● Directions:
Restate word for word the lines beginning at the one that contains "return material" and ending at the one that contains "for node in"; include both and nothing else.

● Raw data:
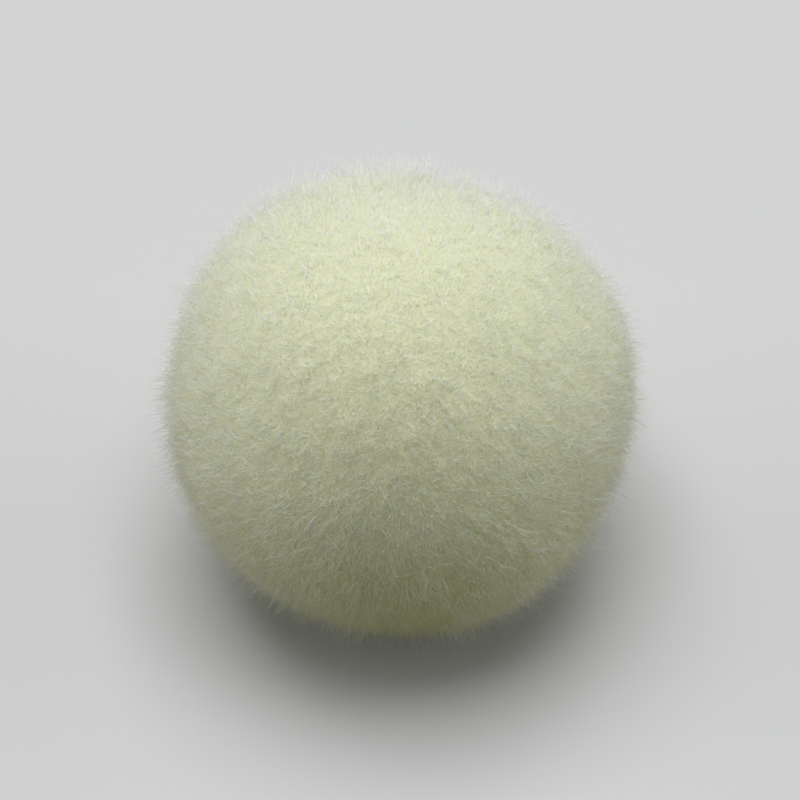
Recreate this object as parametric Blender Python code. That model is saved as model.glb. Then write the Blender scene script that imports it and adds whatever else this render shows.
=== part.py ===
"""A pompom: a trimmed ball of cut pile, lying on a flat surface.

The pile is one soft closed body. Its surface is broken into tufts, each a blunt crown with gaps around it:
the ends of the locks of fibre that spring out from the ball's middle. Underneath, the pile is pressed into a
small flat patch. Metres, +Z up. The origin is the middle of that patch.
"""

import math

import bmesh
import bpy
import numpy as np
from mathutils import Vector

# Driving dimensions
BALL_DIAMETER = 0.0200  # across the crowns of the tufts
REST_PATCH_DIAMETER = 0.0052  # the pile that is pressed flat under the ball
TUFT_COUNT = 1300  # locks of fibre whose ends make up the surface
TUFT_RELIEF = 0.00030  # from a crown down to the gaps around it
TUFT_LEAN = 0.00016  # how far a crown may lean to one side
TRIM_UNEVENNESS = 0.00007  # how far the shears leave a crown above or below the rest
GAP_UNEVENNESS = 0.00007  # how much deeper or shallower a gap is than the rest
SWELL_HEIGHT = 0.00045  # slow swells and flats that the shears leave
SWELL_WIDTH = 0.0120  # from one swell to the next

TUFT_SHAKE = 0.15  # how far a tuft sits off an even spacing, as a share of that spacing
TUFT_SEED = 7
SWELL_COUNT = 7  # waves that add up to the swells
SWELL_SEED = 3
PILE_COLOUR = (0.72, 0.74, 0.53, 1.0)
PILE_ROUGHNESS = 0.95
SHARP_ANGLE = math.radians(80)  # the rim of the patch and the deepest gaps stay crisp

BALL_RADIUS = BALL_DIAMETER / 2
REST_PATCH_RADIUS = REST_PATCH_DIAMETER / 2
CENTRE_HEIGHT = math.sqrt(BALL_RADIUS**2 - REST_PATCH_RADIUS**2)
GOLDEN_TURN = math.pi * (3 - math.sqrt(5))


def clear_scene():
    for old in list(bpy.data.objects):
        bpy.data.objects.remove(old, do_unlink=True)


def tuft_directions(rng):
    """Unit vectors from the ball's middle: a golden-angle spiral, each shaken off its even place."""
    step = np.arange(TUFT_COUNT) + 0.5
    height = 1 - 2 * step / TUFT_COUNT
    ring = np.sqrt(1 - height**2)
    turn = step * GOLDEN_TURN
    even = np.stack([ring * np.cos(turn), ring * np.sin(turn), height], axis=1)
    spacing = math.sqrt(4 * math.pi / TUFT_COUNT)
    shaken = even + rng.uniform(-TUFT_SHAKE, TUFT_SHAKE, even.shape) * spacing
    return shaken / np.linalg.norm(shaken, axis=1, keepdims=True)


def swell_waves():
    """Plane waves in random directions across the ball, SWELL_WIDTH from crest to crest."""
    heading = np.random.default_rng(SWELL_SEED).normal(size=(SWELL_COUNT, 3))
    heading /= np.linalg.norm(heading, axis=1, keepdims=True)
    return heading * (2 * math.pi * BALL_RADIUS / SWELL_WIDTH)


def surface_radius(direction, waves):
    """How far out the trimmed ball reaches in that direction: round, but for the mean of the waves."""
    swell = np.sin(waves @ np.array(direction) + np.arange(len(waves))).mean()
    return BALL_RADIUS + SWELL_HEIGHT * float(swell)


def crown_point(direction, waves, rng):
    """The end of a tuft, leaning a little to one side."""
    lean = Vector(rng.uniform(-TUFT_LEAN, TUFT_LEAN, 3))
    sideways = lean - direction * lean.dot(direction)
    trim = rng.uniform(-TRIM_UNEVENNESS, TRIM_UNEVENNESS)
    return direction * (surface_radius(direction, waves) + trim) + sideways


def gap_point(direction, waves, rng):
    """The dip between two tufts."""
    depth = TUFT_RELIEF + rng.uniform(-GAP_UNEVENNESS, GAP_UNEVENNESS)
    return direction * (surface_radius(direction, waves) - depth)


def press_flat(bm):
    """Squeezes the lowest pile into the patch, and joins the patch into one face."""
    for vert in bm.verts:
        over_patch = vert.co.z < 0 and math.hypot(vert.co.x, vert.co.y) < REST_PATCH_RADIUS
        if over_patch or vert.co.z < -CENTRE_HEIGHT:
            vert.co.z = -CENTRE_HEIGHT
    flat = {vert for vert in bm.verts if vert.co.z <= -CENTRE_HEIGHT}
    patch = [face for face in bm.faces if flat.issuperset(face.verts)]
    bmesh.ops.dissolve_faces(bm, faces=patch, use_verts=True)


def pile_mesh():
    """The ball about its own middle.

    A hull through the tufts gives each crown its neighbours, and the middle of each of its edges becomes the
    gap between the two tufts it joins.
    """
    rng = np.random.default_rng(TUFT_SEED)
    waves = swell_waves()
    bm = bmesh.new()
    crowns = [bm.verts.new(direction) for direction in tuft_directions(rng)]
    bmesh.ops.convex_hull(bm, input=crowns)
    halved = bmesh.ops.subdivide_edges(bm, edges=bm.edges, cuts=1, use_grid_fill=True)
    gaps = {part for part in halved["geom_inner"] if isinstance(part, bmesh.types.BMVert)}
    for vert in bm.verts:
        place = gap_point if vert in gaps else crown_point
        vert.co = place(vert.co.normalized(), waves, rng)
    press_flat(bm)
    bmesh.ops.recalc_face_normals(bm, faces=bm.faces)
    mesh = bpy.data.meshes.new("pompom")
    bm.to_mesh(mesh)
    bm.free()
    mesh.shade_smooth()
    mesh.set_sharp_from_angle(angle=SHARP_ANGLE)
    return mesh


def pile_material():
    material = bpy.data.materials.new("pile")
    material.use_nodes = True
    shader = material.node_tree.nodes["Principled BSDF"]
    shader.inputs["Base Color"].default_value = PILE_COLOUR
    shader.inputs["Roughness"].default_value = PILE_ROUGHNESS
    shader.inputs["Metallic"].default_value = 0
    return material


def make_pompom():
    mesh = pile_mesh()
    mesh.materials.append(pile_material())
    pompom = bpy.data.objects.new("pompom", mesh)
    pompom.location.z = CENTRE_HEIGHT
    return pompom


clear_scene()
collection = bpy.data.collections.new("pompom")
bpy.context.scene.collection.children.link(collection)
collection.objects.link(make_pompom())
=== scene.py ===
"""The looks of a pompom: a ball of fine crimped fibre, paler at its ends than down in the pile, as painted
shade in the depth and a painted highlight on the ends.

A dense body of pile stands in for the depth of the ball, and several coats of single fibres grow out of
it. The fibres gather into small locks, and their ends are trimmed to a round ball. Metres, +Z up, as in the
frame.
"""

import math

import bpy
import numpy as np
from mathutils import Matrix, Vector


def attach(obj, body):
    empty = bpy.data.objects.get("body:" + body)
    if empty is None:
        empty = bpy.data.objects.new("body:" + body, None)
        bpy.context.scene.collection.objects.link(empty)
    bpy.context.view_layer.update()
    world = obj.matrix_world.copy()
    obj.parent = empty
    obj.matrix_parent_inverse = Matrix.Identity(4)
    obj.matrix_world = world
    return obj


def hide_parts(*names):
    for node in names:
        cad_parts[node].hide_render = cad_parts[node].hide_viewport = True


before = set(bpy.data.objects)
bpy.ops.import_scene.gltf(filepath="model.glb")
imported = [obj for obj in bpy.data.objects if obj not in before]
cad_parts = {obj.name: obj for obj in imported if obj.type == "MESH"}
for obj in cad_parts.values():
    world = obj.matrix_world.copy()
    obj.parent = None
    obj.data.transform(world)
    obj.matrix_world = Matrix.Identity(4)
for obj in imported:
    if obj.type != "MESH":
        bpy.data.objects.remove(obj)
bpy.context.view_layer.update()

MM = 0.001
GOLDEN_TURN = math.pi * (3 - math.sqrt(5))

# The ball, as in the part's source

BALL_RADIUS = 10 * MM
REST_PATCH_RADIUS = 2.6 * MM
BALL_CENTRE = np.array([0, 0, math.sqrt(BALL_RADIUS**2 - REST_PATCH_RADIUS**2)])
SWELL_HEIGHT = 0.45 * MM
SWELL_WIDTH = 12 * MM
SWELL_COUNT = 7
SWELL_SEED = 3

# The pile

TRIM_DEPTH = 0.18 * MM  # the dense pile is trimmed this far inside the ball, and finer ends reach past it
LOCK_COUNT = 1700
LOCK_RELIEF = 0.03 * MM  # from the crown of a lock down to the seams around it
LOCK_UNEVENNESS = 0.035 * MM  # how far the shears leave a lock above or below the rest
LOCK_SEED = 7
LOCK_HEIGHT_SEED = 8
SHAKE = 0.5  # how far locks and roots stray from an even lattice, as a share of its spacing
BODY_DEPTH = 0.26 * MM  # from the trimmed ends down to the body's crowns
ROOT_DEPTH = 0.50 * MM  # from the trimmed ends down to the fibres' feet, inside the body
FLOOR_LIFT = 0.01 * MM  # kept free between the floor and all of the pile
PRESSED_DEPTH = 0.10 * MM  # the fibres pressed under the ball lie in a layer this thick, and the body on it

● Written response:
    return material


def make_pompom():
    mesh = pile_mesh()
    mesh.materials.append(pile_material())
    pompom = bpy.data.objects.new("pompom", mesh)
    pompom.location.z = CENTRE_HEIGHT
    return pompom


clear_scene()
collection = bpy.data.collections.new("pompom")
bpy.context.scene.collection.children.link(collection)
collection.objects.link(make_pompom())
=== scene.py ===
"""The looks of a pompom: a ball of fine crimped fibre, paler at its ends than down in the pile, as painted
shade in the depth and a painted highlight on the ends.

A dense body of pile stands in for the depth of the ball, and several coats of single fibres grow out of
it. The fibres gather into small locks, and their ends are trimmed to a round ball. Metres, +Z up, as in the
frame.
"""

import math

import bpy
import numpy as np
from mathutils import Matrix, Vector


def attach(obj, body):
    empty = bpy.data.objects.get("body:" + body)
    if empty is None:
        empty = bpy.data.objects.new("body:" + body, None)
        bpy.context.scene.collection.objects.link(empty)
    bpy.context.view_layer.update()
    world = obj.matrix_world.copy()
    obj.parent = empty
    obj.matrix_parent_inverse = Matrix.Identity(4)
    obj.matrix_world = world
    return obj


def hide_parts(*names):
    for node in names:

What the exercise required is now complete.